Relative Error Streaming Quantiles with Seamless Mergeability via Adaptive Compactors
Tomáš Domes, Pavel Veselý
TL;DR
The paper addresses the challenge of producing fully mergeable, relative-error quantile summaries with tight space. It introduces adaptive compactors as a refinement of ReqSketch, enabling a simpler mergeability proof while preserving space, update time, and relative-error guarantees; the authors also derive near-optimal space bounds in special cases such as balanced merging and reverse-sorted inputs. The analysis leverages a potential function to bound space and a concentration-based argument to guarantee error, and it demonstrates improved space behavior under structured merge trees. The work advances practical distributed quantile estimation by delivering a mergeable, near-optimal, and analyzable sketch suitable for sensor networks and multi-machine systems.
Abstract
Quantile summaries provide a scalable way to estimate the distribution of individual attributes in large datasets that are often distributed across multiple machines or generated by sensor networks.
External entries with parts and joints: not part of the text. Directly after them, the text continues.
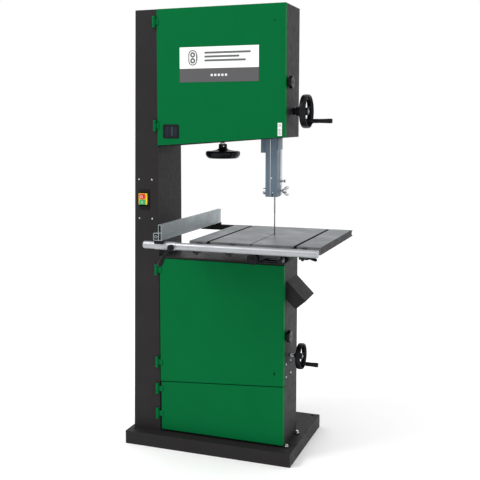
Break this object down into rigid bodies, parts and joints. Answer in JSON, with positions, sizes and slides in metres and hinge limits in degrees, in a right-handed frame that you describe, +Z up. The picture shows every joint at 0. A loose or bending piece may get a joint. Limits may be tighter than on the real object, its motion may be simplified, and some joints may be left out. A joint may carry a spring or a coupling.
{
  "type": "vertical band saw",
  "caption": "Floor-standing vertical woodworking band saw with hinged doors, tilting slotted table, rip fence, guide post and tension handwheels.",
  "frame": {"origin": "on the floor, in the middle of the four anchor holes", "axes": "+X to the operator's right, +Y to the back, +Z up"},
  "size_m": [0.922, 0.736, 1.9],
  "materials": {
    "dark_paint": "textured satin powder coat, charcoal",
    "green_paint": "satin powder coat, deep green",
    "black_plastic": "moulded phenolic, satin black",
    "yellow_plastic": "moulded, satin yellow",
    "green_plastic": "moulded, glossy green",
    "red_plastic": "moulded, glossy red",
    "nameplate": "printed film, white over dark grey",
    "zinc": "bright zinc plate",
    "bright_steel": "ground steel, lightly oiled",
    "guard_steel": "blue-grey painted sheet steel",
    "blade_steel": "rolled spring steel",
    "cast_iron": "grey cast iron, painted",
    "ground_iron": "ground top, dark painted sides",
    "insert": "turned aluminium, worn",
    "rubber": "matte black rubber",
    "motor_paint": "dark grey enamel",
    "rail_tube": "brushed bright tube",
    "black_steel": "black painted angle",
    "aluminium": "extruded, fine anodised finish",
    "clamp_alloy": "die cast, grey",
    "brush": "stiff natural bristle"
  },
  "bodies": {
    "frame": {"base_plinth": "dark_paint", "frame_screws": "zinc", "column": "dark_paint", "upper_housing": "dark_paint", "lower_housing": "dark_paint", "dust_chute": "dark_paint", "cable_gland": "black_plastic", "switch_plate": "black_plastic", "switch_frame": "yellow_plastic", "hinge_barrels": "green_paint", "slide_rails": "cast_iron", "tension_spring": "zinc", "blade": "blade_steel", "shaft_housing": "cast_iron", "drive_belt": "rubber", "post_bracket": "guard_steel", "lower_guide": "cast_iron", "wheel_brush": "brush", "trunnion_cradles": "cast_iron"},
    "start_key": {"start_button": "green_plastic"},
    "stop_key": {"stop_button": "red_plastic"},
    "upper_door": {"upper_door": "green_paint", "nameplate": "nameplate", "sight_window": "black_plastic"},
    "lower_door": {"lower_door": "green_paint"},
    "motor_door": {"motor_door": "green_paint"},
    "upper_latch": {"upper_latch": "black_plastic"},
    "lower_latch": {"lower_latch": "black_plastic"},
    "tension_wheel": {"tension_handwheel": "black_plastic", "tension_screw": "zinc"},
    "upper_slide": {"upper_slide": "cast_iron"},
    "tilt_block": {"tilt_block": "bright_steel"},
    "tracking_knob": {"tracking_knob": "black_plastic"},
    "upper_wheel": {"upper_wheel": "cast_iron", "upper_tyre": "rubber"},
    "lower_wheel": {"wheel_shaft": "bright_steel", "lower_wheel": "cast_iron", "lower_tyre": "rubber", "wheel_pulley": "cast_iron"},
    "motor": {"motor": "motor_paint", "motor_plate": "dark_paint"},
    "motor_rotor": {"motor_pulley": "cast_iron"},
    "belt_wheel": {"belt_handwheel": "black_plastic"},
    "belt_grip": {"belt_grip": "black_plastic"},
    "guide_post": {"guide_post": "bright_steel", "blade_guard": "guard_steel", "guide_head": "bright_steel", "guide_screws": "zinc"},
    "post_wheel": {"guide_handwheel": "black_plastic"},
    "post_grip": {"guide_grip": "black_plastic"},
    "table": {"table": "ground_iron", "table_insert": "insert", "trunnion_arcs": "cast_iron", "front_rail": "rail_tube", "rear_rail": "black_steel"},
    "tilt_knob": {"tilt_knob": "black_plastic"},
    "tilt_lever": {"tilt_lever": "black_plastic"},
    "fence": {"fence_profile": "aluminium", "fence_clamp": "clamp_alloy"},
    "fence_lever": {"fence_lever": "black_plastic"}
  },
  "joints": [
    {"name": "upper_door_hinge", "type": "hinge", "parent": "frame", "child": "upper_door", "pos_m": [-0.246, -0.206, 1.63], "axis": [0, 0, -1], "range_deg": [0, 150]},
    {"name": "lower_door_hinge", "type": "hinge", "parent": "frame", "child": "lower_door", "pos_m": [-0.246, -0.206, 0.58], "axis": [0, 0, -1], "range_deg": [0, 150]},
    {"name": "motor_door_hinge", "type": "hinge", "parent": "frame", "child": "motor_door", "pos_m": [-0.246, -0.206, 0.19], "axis": [0, 0, -1], "range_deg": [0, 150]},
    {"name": "upper_latch_turn", "type": "hinge", "parent": "frame", "child": "upper_latch", "pos_m": [0.334, -0.16, 1.587], "axis": [-1, 0, 0], "range_deg": [0, 90]},
    {"name": "lower_latch_turn", "type": "hinge", "parent": "frame", "child": "lower_latch", "pos_m": [0.334, -0.16, 0.532], "axis": [-1, 0, 0], "range_deg": [0, 90]},
    {"name": "start_press", "type": "slide", "parent": "frame", "child": "start_key", "axis": [0, 1, 0], "range_m": [0, 0.004], "stiffness_N_per_m": 400},
    {"name": "stop_press", "type": "slide", "parent": "frame", "child": "stop_key", "axis": [0, 1, 0], "range_m": [0, 0.004], "stiffness_N_per_m": 400},
    {"name": "tension_turn", "type": "hinge", "parent": "frame", "child": "tension_wheel", "pos_m": [0, -0.033, 1.3], "axis": [0, 0, 1], "range_deg": [0, 910]},
    {"name": "upper_wheel_slide", "type": "slide", "parent": "frame", "child": "upper_slide", "axis": [0, 0, 1], "range_m": [-0.01, 0], "deforming": ["blade"]},
    {"name": "tracking_turn", "type": "hinge", "parent": "upper_slide", "child": "tracking_knob", "pos_m": [0, 0, 1.586], "axis": [0, 1, 0], "range_deg": [-135, 135]},
    {"name": "upper_wheel_tilt", "type": "hinge", "parent": "upper_slide", "child": "tilt_block", "pos_m": [0, -0.065, 1.618], "axis": [1, 0, 0], "range_deg": [-1, 1]},
    {"name": "upper_wheel_spin", "type": "hinge", "parent": "tilt_block", "child": "upper_wheel", "pos_m": [0, -0.103, 1.618], "axis": [0, 1, 0], "continuous": true},
    {"name": "lower_wheel_spin", "type": "hinge", "parent": "frame", "child": "lower_wheel", "pos_m": [0, -0.103, 0.565], "axis": [0, 1, 0], "continuous": true},
    {"name": "motor_spin", "type": "hinge", "parent": "motor", "child": "motor_rotor", "pos_m": [0, -0.05, 0.17], "axis": [0, 1, 0], "continuous": true},
    {"name": "motor_lift", "type": "slide", "parent": "frame", "child": "motor", "axis": [0, 0, 1], "range_m": [0, 0.008], "deforming": ["drive_belt"]},
    {"name": "belt_wheel_turn", "type": "hinge", "parent": "frame", "child": "belt_wheel", "pos_m": [0.38, -0.094, 0.432], "axis": [1, 0, 0], "range_deg": [0, 1441]},
    {"name": "belt_grip_spin", "type": "hinge", "parent": "belt_wheel", "child": "belt_grip", "pos_m": [0.38, -0.06907, 0.39211], "axis": [1, 0, 0], "continuous": true},
    {"name": "post_wheel_turn", "type": "hinge", "parent": "frame", "child": "post_wheel", "pos_m": [0.394, -0.096, 1.47], "axis": [1, 0, 0], "range_deg": [-631, 688]},
    {"name": "guide_post_slide", "type": "slide", "parent": "frame", "child": "guide_post", "axis": [0, 0, 1], "range_m": [-0.11, 0.12]},
    {"name": "post_grip_spin", "type": "hinge", "parent": "post_wheel", "child": "post_grip", "pos_m": [0.394, -0.0523, 1.43066], "axis": [1, 0, 0], "continuous": true},
    {"name": "table_tilt", "type": "hinge", "parent": "frame", "child": "table", "pos_m": [0.261, -0.165, 0.954], "axis": [0, 1, 0], "range_deg": [0, 45]},
    {"name": "tilt_knob_turn", "type": "hinge", "parent": "frame", "child": "tilt_knob", "pos_m": [0.209, -0.2, 0.86336], "axis": [0, 1, 0], "range_deg": [-480, 0]},
    {"name": "tilt_lever_turn", "type": "hinge", "parent": "frame", "child": "tilt_lever", "pos_m": [0.319, -0.21, 0.856], "axis": [0, -1, 0], "range_deg": [0, 60]},
    {"name": "fence_slide", "type": "slide", "parent": "table", "child": "fence", "axis": [1, 0, 0], "range_m": [-0.045, 0.3]},
    {"name": "fence_lever_turn", "type": "hinge", "parent": "fence", "child": "fence_lever", "pos_m": [-0.049, -0.48, 0.933], "axis": [0, 1, 0], "range_deg": [0, 55]}
  ],
  "couplings": [
    {"joint": "tension_turn", "follows": "upper_wheel_slide", "rad_per_m": -1570.8},
    {"joint": "tracking_turn", "follows": "upper_wheel_tilt", "ratio": 134.04},
    {"joint": "upper_wheel_spin", "follows": "lower_wheel_spin", "ratio": 1},
    {"joint": "motor_spin", "follows": "lower_wheel_spin", "ratio": 2},
    {"joint": "belt_wheel_turn", "follows": "motor_lift", "rad_per_m": 3141.6},
    {"joint": "post_wheel_turn", "follows": "guide_post_slide", "rad_per_m": 100},
    {"joint": "tilt_knob_turn", "follows": "table_tilt", "ratio": -10.556}
  ]
}
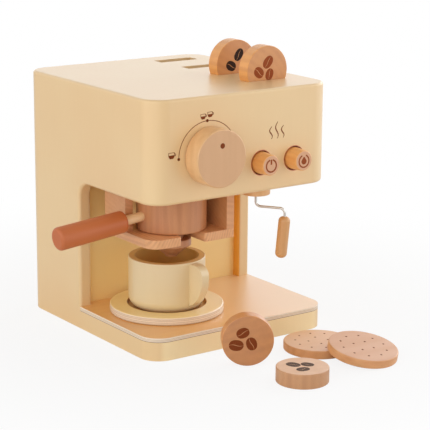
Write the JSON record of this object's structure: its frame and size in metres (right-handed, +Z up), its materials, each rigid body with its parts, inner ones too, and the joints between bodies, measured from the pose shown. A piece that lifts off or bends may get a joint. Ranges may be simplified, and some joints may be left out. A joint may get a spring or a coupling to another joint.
{
  "type": "toy coffee maker",
  "caption": "Wooden toy coffee maker with a turning dial, sprung buttons, sliding and swinging portafilter, steam wand, cup, saucer, bean discs and biscuits.",
  "frame": {"origin": "centre of the casing's underside, on the table", "axes": "+X to the user's right, +Y to the back of the casing, +Z up"},
  "size_m": [0.2485, 0.3377, 0.2567],
  "materials": {
    "cream_painted_wood": "satin cream paint",
    "birch_plywood": "clear lacquer",
    "beech": "clear lacquer",
    "pale_beech": "bare",
    "terracotta_painted_wood": "satin terracotta paint",
    "steel": "plain wire"
  },
  "bodies": {
    "casing": {"base_board": "cream_painted_wood", "base_ply_top": "birch_plywood", "left_side_panel": "cream_painted_wood", "right_side_panel": "cream_painted_wood", "front_fascia": "cream_painted_wood", "back_panel": "cream_painted_wood", "top_panel": "cream_painted_wood", "head_floor_panel": "cream_painted_wood", "inner_back_wall": "cream_painted_wood", "casing_dowels": "pale_beech", "bracket_shelf": "beech", "bracket_left_post": "beech", "bracket_right_post": "beech", "bracket_screws": "steel", "bracket_dowels": "pale_beech", "button_guide_block": "pale_beech", "guide_block_screws": "steel", "steam_wand_collar": "beech", "power_button_spring": "steel", "brew_button_spring": "steel"},
    "dial": {"dial_knob": "beech", "dial_shaft": "pale_beech", "dial_washer": "steel", "dial_screw": "steel"},
    "left_button": {"power_button": "beech", "power_button_pin": "pale_beech"},
    "right_button": {"brew_button": "beech", "brew_button_pin": "pale_beech"},
    "steam_wand": {"steam_wand_wire": "steel", "steam_wand_grip": "beech", "steam_wand_push_nut": "steel"},
    "spout": {"portafilter_spout": "beech", "spout_washer": "steel", "spout_screw": "steel"},
    "portafilter": {"portafilter_basket": "beech", "portafilter_neck": "pale_beech", "portafilter_grip": "terracotta_painted_wood"},
    "cup_saucer": {"saucer": "birch_plywood"},
    "cup": {"cup_body": "cream_painted_wood", "cup_ear": "cream_painted_wood"},
    "bean_disc_front": {"slot_disc_front": "beech"},
    "bean_disc_rear": {"slot_disc_rear": "beech"},
    "bean_disc_standing": {"standing_disc": "beech"},
    "bean_disc_lying": {"lying_disc": "beech"},
    "biscuit_flat": {"flat_biscuit": "beech"},
    "biscuit_leaning": {"leaning_biscuit": "beech"}
  },
  "joints": [
    {"name": "dial_turn", "type": "hinge", "parent": "casing", "child": "dial", "pos_m": [-0.0375, -0.106, 0.175], "axis": [0, 1, 0], "continuous": true},
    {"name": "power_button_press", "type": "slide", "parent": "casing", "child": "left_button", "axis": [0, 1, 0], "range_m": [0, 0.006], "stiffness_N_per_m": 150, "springref_m": -0.004, "deforming": ["power_button_spring"]},
    {"name": "brew_button_press", "type": "slide", "parent": "casing", "child": "right_button", "axis": [0, 1, 0], "range_m": [0, 0.006], "stiffness_N_per_m": 150, "springref_m": -0.004, "deforming": ["brew_button_spring"]},
    {"name": "steam_wand_swing", "type": "hinge", "parent": "casing", "child": "steam_wand", "pos_m": [0.0388, -0.0712, 0.125], "axis": [0, 0, 1], "range_deg": [-90, 150]},
    {"name": "portafilter_slide", "type": "slide", "parent": "casing", "child": "spout", "axis": [0, -1, 0], "range_m": [0, 0.06]},
    {"name": "portafilter_swing", "type": "hinge", "parent": "spout", "child": "portafilter", "pos_m": [-0.0364, -0.0473, 0.1], "axis": [0, 0, 1], "range_deg": [0, 120]},
    {"name": "saucer_slide", "type": "slide", "parent": "casing", "child": "cup_saucer", "axis": [0, -1, 0], "range_m": [0, 0.04]},
    {"name": "cup_turn", "type": "hinge", "parent": "cup_saucer", "child": "cup", "pos_m": [-0.0335, -0.0358, 0.0245], "axis": [0, 0, 1], "continuous": true},
    {"name": "front_disc_lift", "type": "slide", "parent": "casing", "child": "bean_disc_front", "axis": [0, 0, 1], "range_m": [0, 0.06]},
    {"name": "rear_disc_lift", "type": "slide", "parent": "casing", "child": "bean_disc_rear", "axis": [0, 0, 1], "range_m": [0, 0.06]},
    {"name": "standing_disc_lift", "type": "slide", "parent": "casing", "child": "bean_disc_standing", "axis": [0, 0, 1], "range_m": [0, 0.04]},
    {"name": "lying_disc_lift", "type": "slide", "parent": "casing", "child": "bean_disc_lying", "axis": [0, 0, 1], "range_m": [0, 0.06]},
    {"name": "flat_biscuit_slide", "type": "slide", "parent": "casing", "child": "biscuit_flat", "axis": [0.9558, 0.294, 0], "range_m": [0, 0.05]},
    {"name": "leaning_biscuit_lift", "type": "slide", "parent": "casing", "child": "biscuit_leaning", "axis": [0, 0, 1], "range_m": [0, 0.04]}
  ]
}
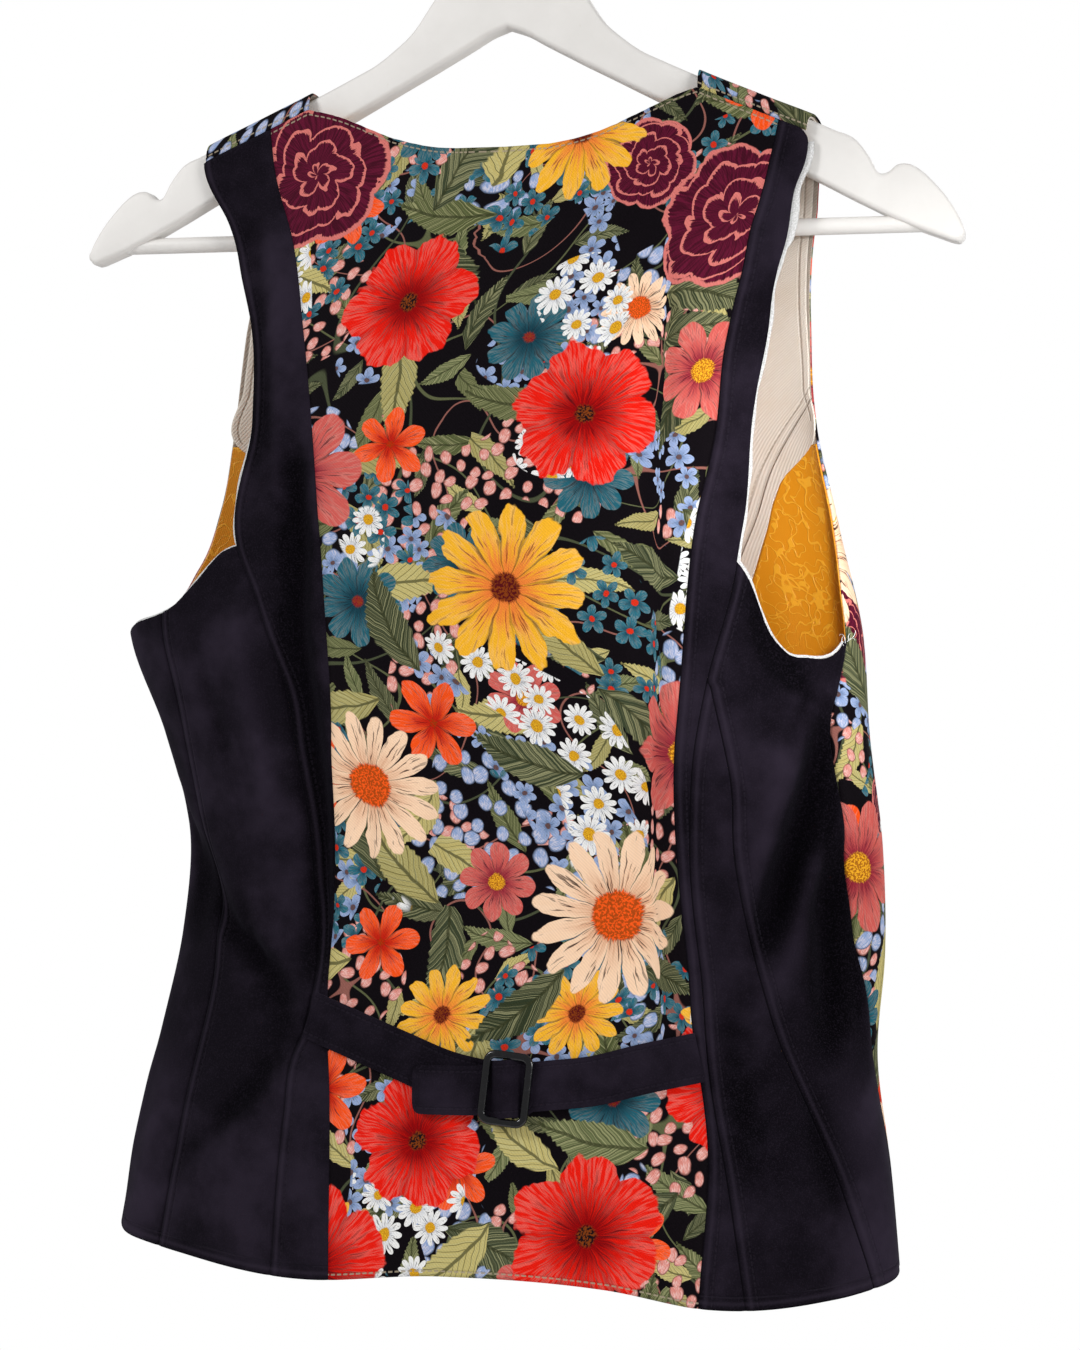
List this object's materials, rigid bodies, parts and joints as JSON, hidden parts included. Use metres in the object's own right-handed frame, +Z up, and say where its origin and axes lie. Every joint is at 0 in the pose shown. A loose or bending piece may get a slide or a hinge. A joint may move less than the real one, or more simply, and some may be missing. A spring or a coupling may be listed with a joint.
{
  "type": "vest on a hanger",
  "caption": "Fitted waistcoat with a floral and black suede back and a buckled back belt, hung open-necked on a flat wooden hanger.",
  "frame": {"origin": "inner top of the hook, where a rail holds it", "axes": "+Z up; the vest's back faces -Y and the wearer's front faces +Y; +X is to the right seen from behind"},
  "size_m": [0.4449, 0.1547, 0.7099],
  "materials": {
    "floral_print": "printed cotton, black ground",
    "black_suede": "microsuede, mottled nap",
    "cream_twill": "twill",
    "mustard_lining": "woven satin",
    "white_edge": "plain weave",
    "black_metal": "satin black",
    "black_button": "satin",
    "white_wood": "white paint, satin",
    "hook_steel": "polished"
  },
  "bodies": {
    "root": {"armhole_facing_left": "white_edge", "armhole_facing_right": "white_edge", "back_centre": "floral_print", "back_middle_left": "black_suede", "back_middle_right": "black_suede", "back_side_left": "black_suede", "back_side_right": "black_suede", "back_strip_left": "black_suede", "back_strip_right": "black_suede", "belt_left": "black_suede", "belt_right": "black_suede", "buckle": "black_metal", "button_1": "black_button", "button_2": "black_button", "button_3": "black_button", "button_4": "black_button", "facing_left": "cream_twill", "facing_right": "cream_twill", "front_left": "floral_print", "front_right": "floral_print", "hanger_board": "white_wood", "hook": "hook_steel", "lining_left": "mustard_lining", "lining_right": "mustard_lining", "trouser_bar": "white_wood"}
  },
  "joints": []
}
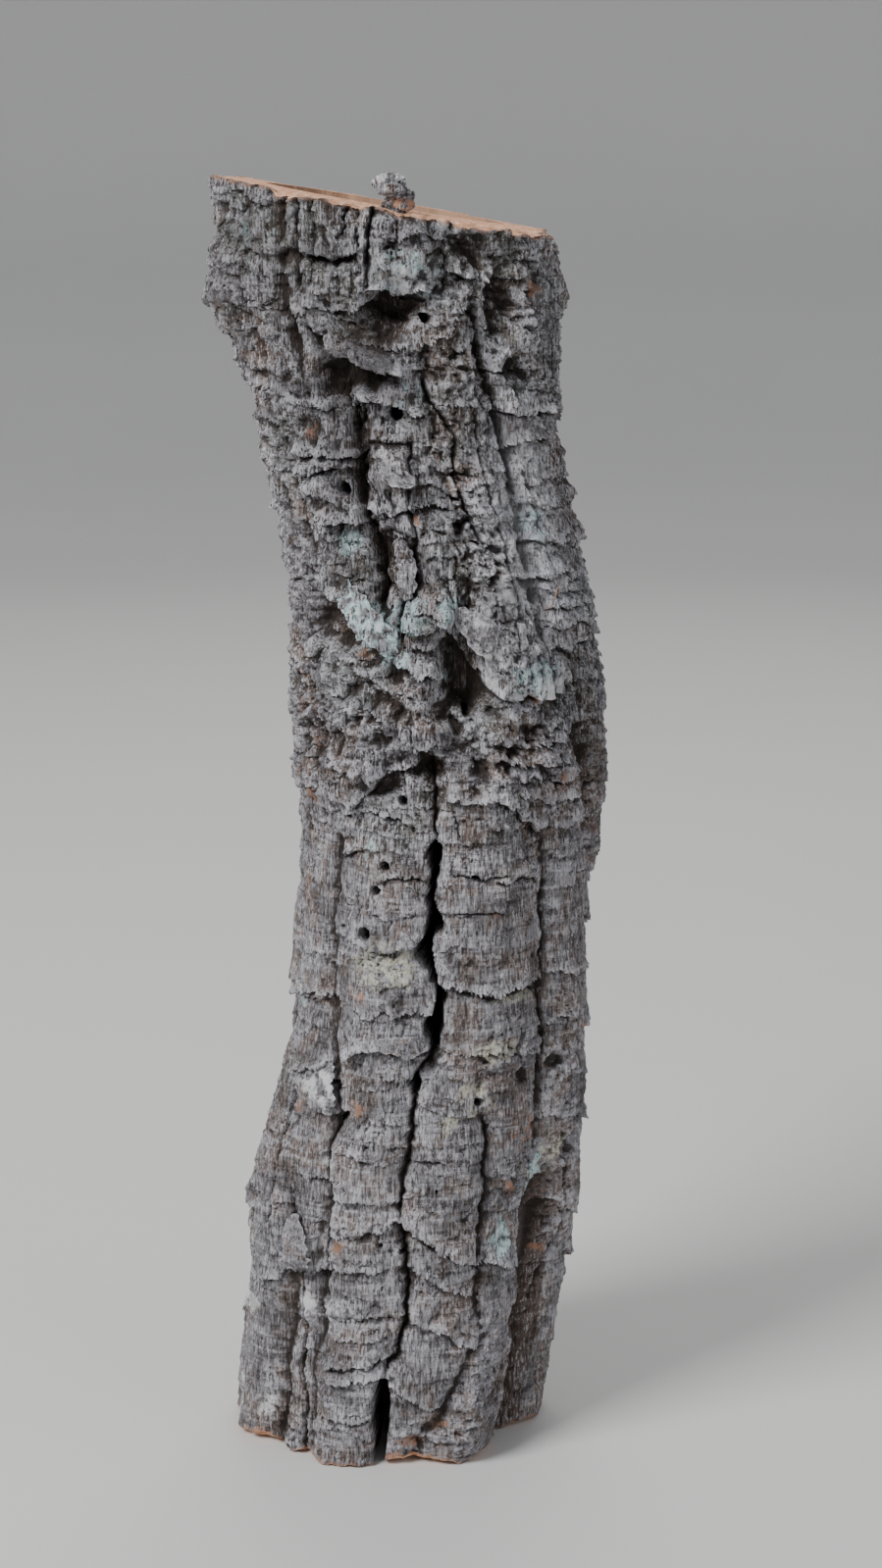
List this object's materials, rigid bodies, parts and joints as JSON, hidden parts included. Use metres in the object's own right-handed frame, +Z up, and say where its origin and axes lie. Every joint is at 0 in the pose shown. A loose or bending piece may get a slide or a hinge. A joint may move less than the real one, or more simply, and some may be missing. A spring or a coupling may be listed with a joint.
{
  "type": "cork branch",
  "caption": "Hollow cork-oak bark from a branch: a slightly bent, ribbed and pitted tube with a slit in its front, a sloping sawn top and a flat sawn base.",
  "frame": {"origin": "centre of the bounding box at the level of the flat lower cut, which is the plane it rests on", "axes": "+Z up along the branch, -Y towards the side with the open slit, +X to the right seen from that side, the lower side of the sloping top cut"},
  "size_m": [0.188, 0.1527, 0.6009],
  "materials": {
    "cork_bark": "weathered grey-brown cork bark, dry and rough, orange-brown where cut or broken, with mint-green and cream lichen"
  },
  "bodies": {
    "root": {"cork_branch": "cork_bark"}
  },
  "joints": []
}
ReqSketch (arXiv:2004.01668) is currently the most space-efficient summary with two key properties: relative error guarantees, offering increasingly higher accuracy towards the distribution's tails, and mergeability, allowing distributed or parallel processing of datasets. Due to these features and its simple algorithm design, ReqSketch has been adopted in practice, via implementation in the Apache DataSketches library. However, the proof of mergeability in ReqSketch is overly complicated, requiring an intricate charging argument and complex variance analysis. In this paper, we provide a refined version of ReqSketch, by developing so-called adaptive compactors. This enables a significantly simplified proof of relative error guarantees in the most general mergeability setting, while retaining the original space bound, update time, and algorithmic simplicity. Moreover, the adaptivity of our sketch, together with the proof technique, yields near-optimal space bounds in specific scenarios - particularly when merging sketches of comparable size.